Phillip Clark

Smack!

for tuba quartet

duration: 9 minutes

Smack! was inspired by the big band leader Fletcher Henderson whose innovations were one of the main contributory factors that lead to the swing era in the 1930s and 40s. His nickname was 'Smack'.

Despite his innovative ideas and keen sense of musicial adventure, his career was blighted by public indifference and the dilution of hie ideas by white band leaders. He always aimed for virtuosic ensemble passages with plenty of space to feature his jazz soloists - he was the first band leader to coax Louts Armstrong out of New Orleans and to employ Coleman Hawkins.

My piece honours his sense of invention and pours scorn on the indifference! Just as Fletcher Henderson build his own soundworld out of the material around him. I have built my own soundworld out of material from his work. My piece reinvents this material using my own harmonic, textural and structural techniques.

"Smack" was written for Tubalate and lasts about ten minutes.


Phillip Clark's music glides effortlessly between classical music and jazz. He has been described as a "master of deconstructing" by Dave Brubeck and Michael Finnissy sees his music as being "unique and distinguished". He is fascinated by putting together musics that don’t belong and this gives his pieces a juicy recklessness.

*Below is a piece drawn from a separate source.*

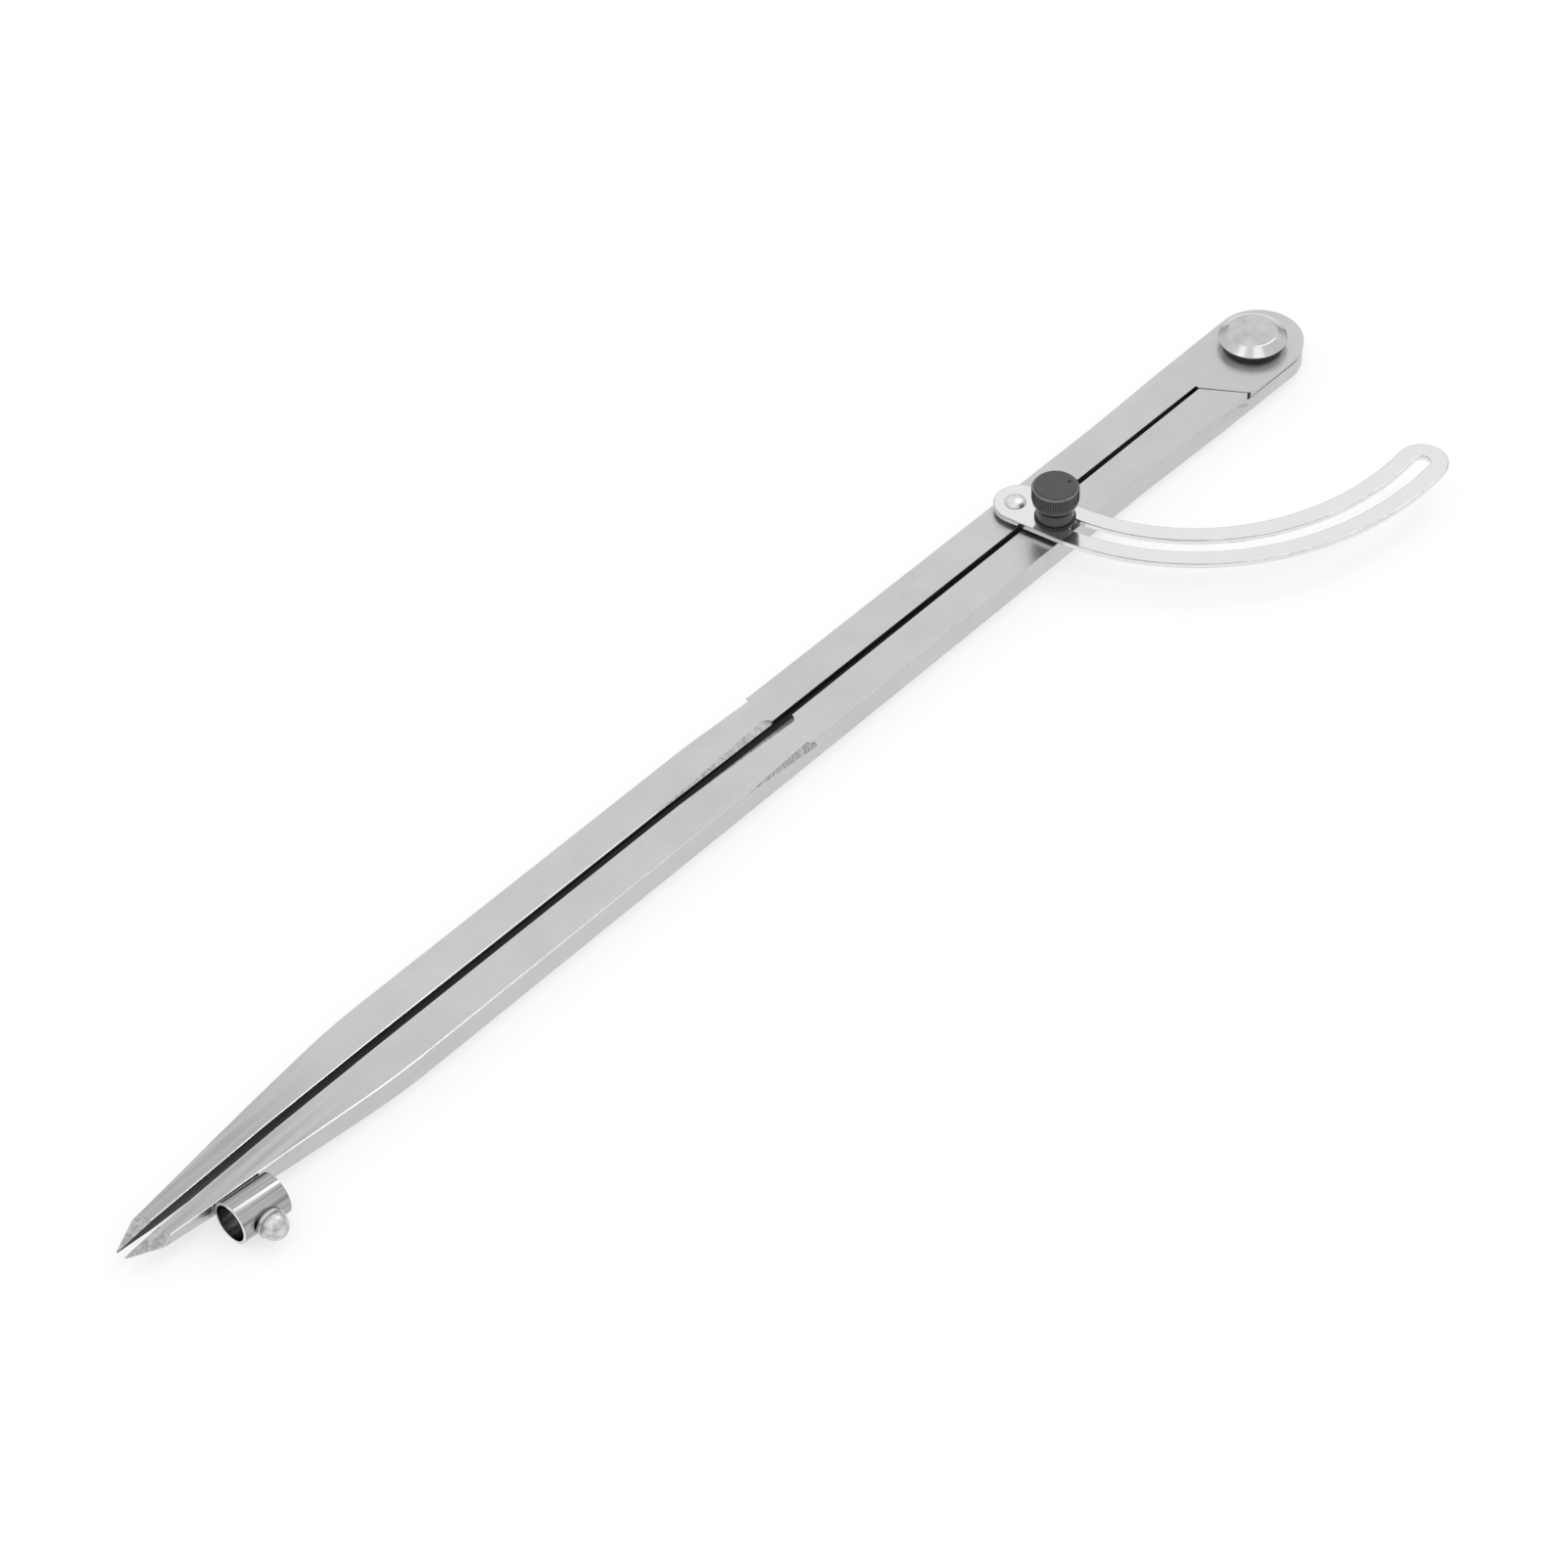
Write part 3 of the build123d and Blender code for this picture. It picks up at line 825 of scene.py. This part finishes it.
def in_gap_shadow(face):
    """Whether a face of the tube lies outside, beside the leg, where the gap's shadow is painted dark."""
    outside = face.normal @ (face.center - tube_middle) > (HOLDER_RADIUS - 0.2) * MM
    return outside and GAP_SHADOW_EDGE * MM < (along_tube.inverted() @ face.center).y


# Painted highlight: the tube's finish brightens its ends.
mark_faces(tube.data, "painted_edge_light", on_tube_rim)
# Painted shadow: the faces beside the leg get the dark of the gap between tube and leg.
mark_faces(tube.data, "gap_painted_shadow", in_gap_shadow)
finished(tube, tube_plate, "right_leg", "holder_chrome", "pencil_holder")

collar = lathe("pencil_screw_collar_turned", [
    (SCREW_RADIUS, 4.8, 0),
    (3.25, 4.8, 0.08),
    (3.25, 5.55, 0.15),
    (SCREW_RADIUS, 5.55, 0),
], 72, screw_axis)
finished(collar, rivet_steel, "pencil_screw_collar", "rivet_steel", "pencil_screw_collar")

BALL_RADIUS = 2.85
BALL_MIDDLE = 6.15
BALL_FOOT = 5.57
BALL_STEPS = 10
ball_profile = [(0, 3.95, 0), (1.25, 3.95, 0.1), (1.25, BALL_FOOT, 0)]
for k in range(BALL_STEPS + 1):
    height = BALL_FOOT + (BALL_MIDDLE + BALL_RADIUS - BALL_FOOT) * k / BALL_STEPS
    ball_profile.append((sqrt(max(0.0, BALL_RADIUS ** 2 - (height - BALL_MIDDLE) ** 2)), height, 0))
ball_screw = lathe("pencil_screw_turned", ball_profile, 72, screw_axis)
finished(ball_screw, ball_plate, "pencil_screw", "holder_chrome", "pencil_screw")


# ---- CAD nodes that keep their shape ----------------------------------------------------------
for node, material in (("holder_braze", braze), ("clamp_stud", rivet_steel)):
    nodes[node].data.materials.clear()
    nodes[node].data.materials.append(material)


# ---- floor, light and camera ------------------------------------------------------------------
FLOOR_GLOW = 0.95                     # the floor's share of plain white in reflections
FLOOR_SEEN = 0.72                     # the part of that share that the camera sees


def floor_finish():
    """White floor that keeps a soft shadow and shows white in reflections."""
    material = bpy.data.materials.new("floor_white")
    material.use_nodes = True
    w = Wiring(material.node_tree)
    material.node_tree.nodes.remove(material.node_tree.nodes["Principled BSDF"])
    output = material.node_tree.nodes["Material Output"]
    matt = w.node("ShaderNodeBsdfDiffuse")
    matt.inputs[0].default_value = (0.95, 0.95, 0.95, 1.0)
    glow = w.node("ShaderNodeEmission")
    glow.inputs[1].default_value = 1.0
    path = w.node("ShaderNodeLightPath")
    seen = w.math("MULTIPLY", path.outputs["Is Camera Ray"], FLOOR_SEEN)
    mirrored = w.math("MAXIMUM", path.outputs["Is Glossy Ray"], path.outputs["Is Transmission Ray"])
    share = w.math("MAXIMUM", seen, mirrored)
    mixed = w.node("ShaderNodeMixShader")
    w.link(w.math("MULTIPLY", share, FLOOR_GLOW), mixed.inputs[0])
    w.link(matt.outputs[0], mixed.inputs[1])
    w.link(glow.outputs[0], mixed.inputs[2])
    w.link(mixed.outputs[0], output.inputs[0])
    return material


floor_mesh = bpy.data.meshes.new("floor")
floor_mesh.from_pydata([(-6, -6, 0), (6, -6, 0), (6, 6, 0), (-6, 6, 0)], [], [(0, 1, 2, 3)])
floor_mesh.materials.append(floor_finish())
place_object("floor", floor_mesh)

world = bpy.data.worlds.new("white_room")
world.use_nodes = True
bpy.context.scene.world = world
w = Wiring(world.node_tree)
sky = world.node_tree.nodes["Background"]
toward = w.node("ShaderNodeTexCoord")
parts = w.node("ShaderNodeSeparateXYZ")
w.link(toward.outputs["Generated"], parts.inputs[0])
tent = w.node(
    "ShaderNodeMapRange", interpolation_type="SMOOTHSTEP", in_1=0.05, in_2=0.45, in_3=0.55, in_4=1.0)
w.link(parts.outputs[2], tent.inputs[0])
path = w.node("ShaderNodeLightPath")
level = w.node("ShaderNodeMix", in_3=1.0)
w.link(path.outputs["Is Camera Ray"], level.inputs[0])
w.link(tent.outputs[0], level.inputs[2])
w.link(level.outputs[0], sky.inputs["Strength"])
sky.inputs["Color"].default_value = (1, 1, 1, 1)


def softbox(name, toward, distance, width, height, strength):
    """Area lamp in a direction from the compass, turned to face it."""
    lamp = bpy.data.lights.new(name, "AREA")
    lamp.shape = "RECTANGLE"
    lamp.size = width
    lamp.size_y = height
    lamp.energy = strength
    holder = bpy.data.objects.new(name, lamp)
    bpy.context.scene.collection.objects.link(holder)
    direction = Vector(toward).normalized()
    middle = Vector((-0.15, 0, 0))
    holder.location = middle + direction * distance
    holder.rotation_euler = direction.to_track_quat("Z", "Y").to_euler()
    return holder


softbox("overhead_strip", (0.53, 0.0, 0.85), 1.6, 0.45, 0.9, 3.0)
softbox("left_box", (-0.47, 0.13, 0.87), 1.8, 0.7, 0.7, 0.9)
softbox("right_box", (-0.04, -0.44, 0.9), 1.8, 0.7, 0.7, 0.9)

# The camera looks down on the tool from the points' side.
YAW = radians(42.12)
PITCH = radians(44.40)
ROLL = radians(-1.07)
CAMERA_PLACE = (-0.87982, -0.66018, 0.95266)
SENSOR = 36.0
FOCAL_LENGTH = 157.40162
forward = Vector((cos(YAW) * cos(PITCH), sin(YAW) * cos(PITCH), -sin(PITCH)))
right = Vector((sin(YAW), -cos(YAW), 0))
up = right.cross(forward)
side_axis = right * cos(ROLL) + up * sin(ROLL)
up_axis = up * cos(ROLL) - right * sin(ROLL)
lens = bpy.data.cameras.new("camera")
lens.sensor_width = SENSOR
lens.lens = FOCAL_LENGTH
lens.clip_end = 20
camera = bpy.data.objects.new("camera", lens)
bpy.context.scene.collection.objects.link(camera)
turn = Matrix((side_axis, up_axis, -forward)).transposed().to_4x4()
camera.matrix_world = Matrix.Translation(CAMERA_PLACE) @ turn
bpy.context.scene.camera = camera
bpy.context.scene.view_settings.view_transform = "Standard"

He had his early work performed by the London Sinfonietta Soloists, Joanna MacGregor, the Basle Soloists and Alison Wells. In 1995 he was joint winner of the first BBC Symphony Orchestra Composers Forum and the resulting piece City Mosaic was broadcast by the BBC Symphony Orchestra conducted by Pascal Rophe in February 1997. Other performances in 1996 included Foolish Thing by members of the Philharmonia as part of the South Bank Birtwistle Festival, Steinzas One by Fiona Kimm and the Nash Ensemble at the Spitalfields Festival and Sparkling Edge by the City of London Sinfonia conducted by Mark Forkgen.

His love and encyclopaedic knowledge of jazz always informs his work, including the ensemble piece Corporate Blues written for the Clarion Ensemble and his String Quartet for the Brodsky Quartet. June 1999 saw performances of a new version of Sparkling Edge by the Romanian Radio Chamber Orchestra under Neil Thomson and Triumph Song by the Aleph Ensemble at the Bath Festival. His Crepuscule March is part of an ongoing concern in combining jazz improvisers with classical ensembles which started with his fifty minute epic Inventing Fiction.

In 2000 he was commissioned to write Voice Of An Angle for the Composers Ensemble at the Hoxton New Music Days and the piece was broadcast on Radio 3. He has recently completed Home for the virtuoso pianist Ian Pace and future projects include a new orchestral work and a commission for the Cheltenham Festival. He also writes about jazz and new music for Jazz Review, International Piano Quarterly and The Wire.